The Common Moorhen is widely distributed in Europe, where it has been the subject of a substantial literature (synthesized by Cramp and Simmons 1980), especially cooperative breeding (Gibbons 1986, 1987; Eden 1987, Leonard et al. 1989) and conspecific brood parasitism (McRae 1995, McRae and Burke 1996). There has been no comparative study of behavior or ecology of the moorhen in Europe, America, and the Hawaiian Islands.

Historically known as the Common Gallinule, Florida Gallinule, and Black Gallinule in the United States, this bird is called Moorhen (formerly Water-hen) in England. This account focuses on the continental North American subspecies Gallinula chloropus cachinnans and the endangered subspecies G. c. sandvicensis of the Hawaiian Islands.

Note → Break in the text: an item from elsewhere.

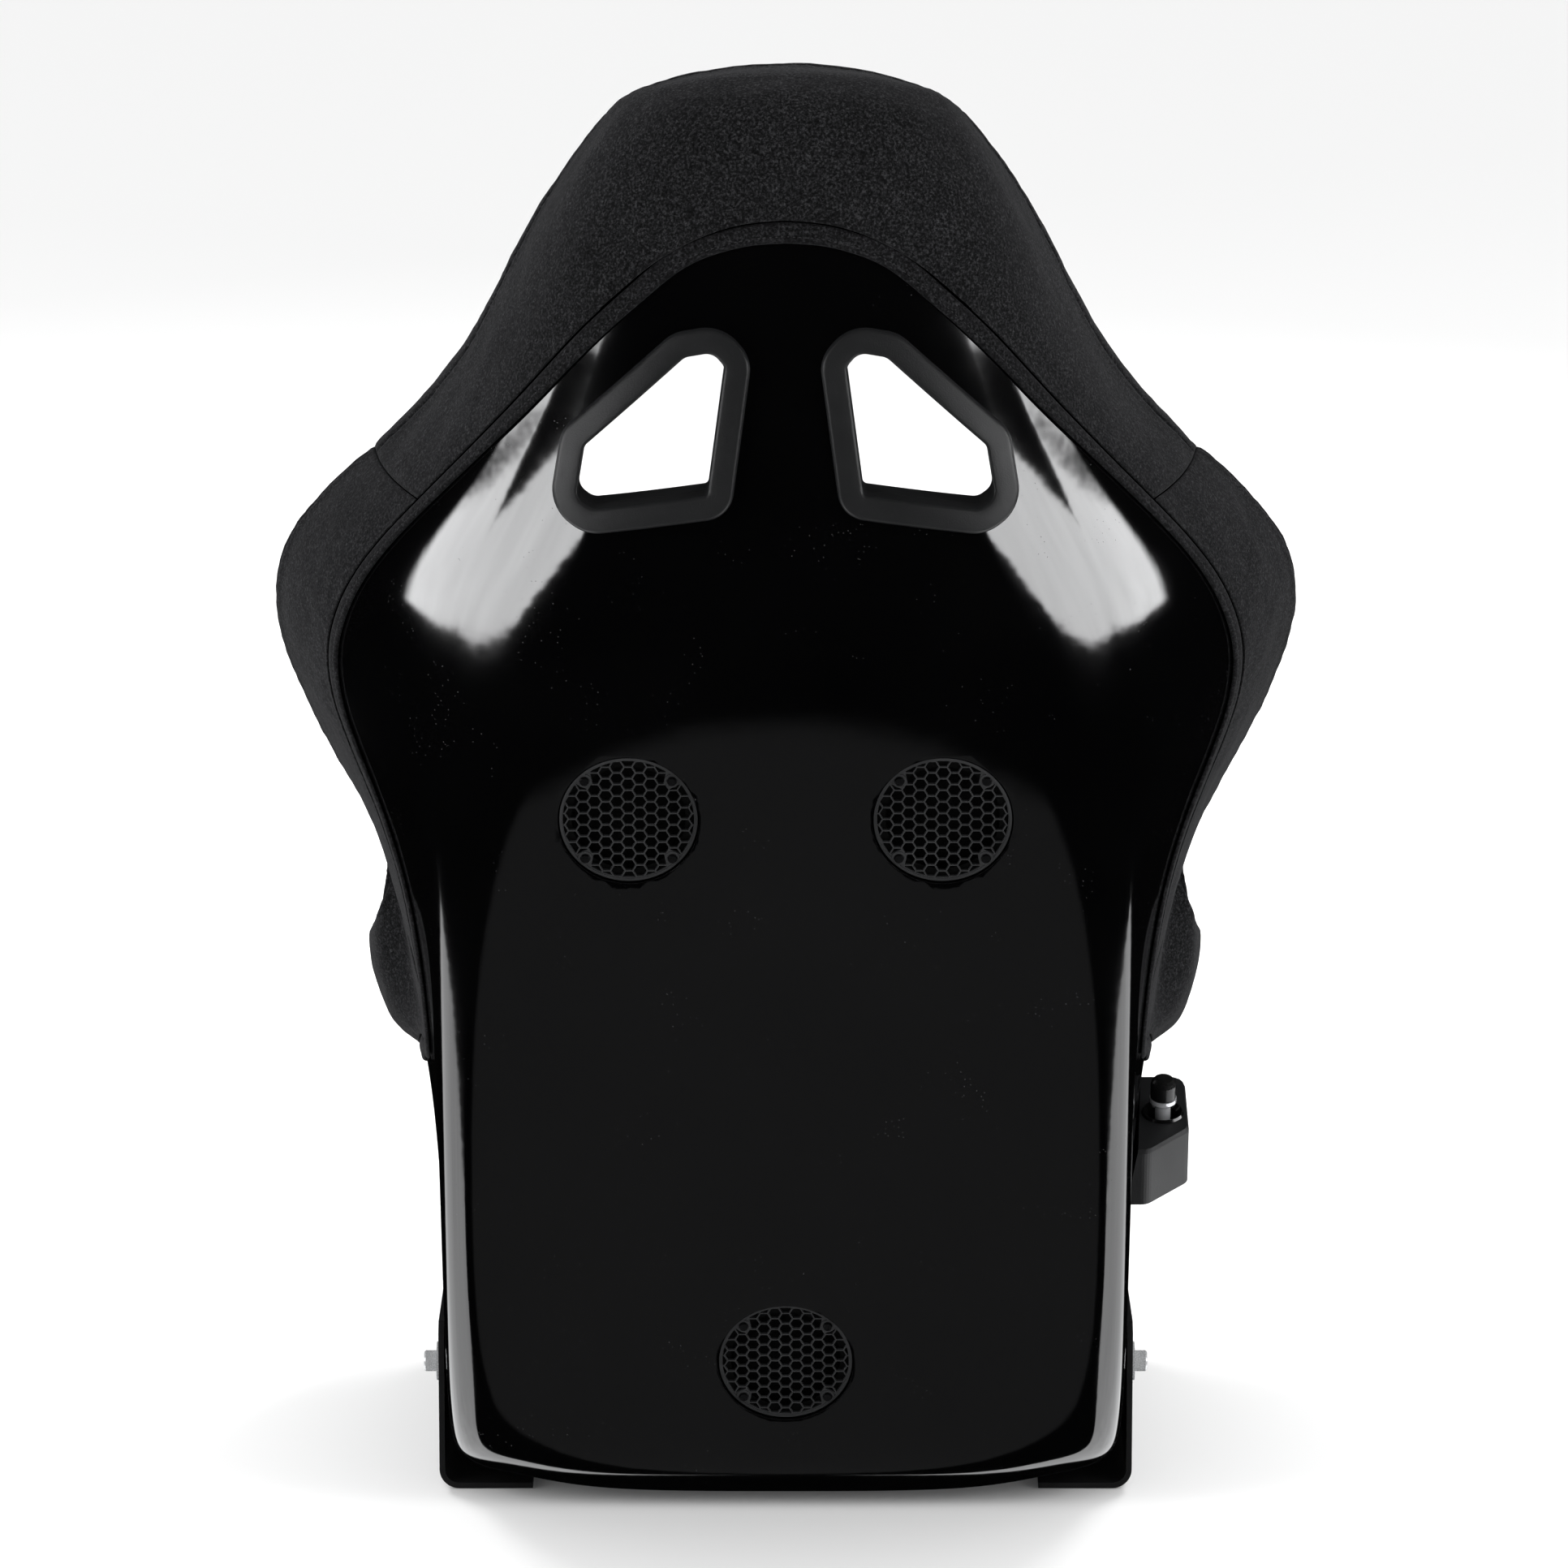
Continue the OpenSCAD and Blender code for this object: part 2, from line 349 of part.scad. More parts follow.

The Common Moorhen’s striking appearance, loud and varied calls, and “tameness” in many situations have attracted popular attention. The moorhen has appeared in literary works by authors as diverse as Virginia Woolf (“The Mark on the Wall” in Monday or Tuesday, 1921) and Maeve Binchy (The Glass Lake, 1995) , and was featured on a postage stamp from Tristan da Cunha, in the South Atlantic. In native Hawaiian mythology, a moorhen brought fire to humankind, its forehead scorching red in the act.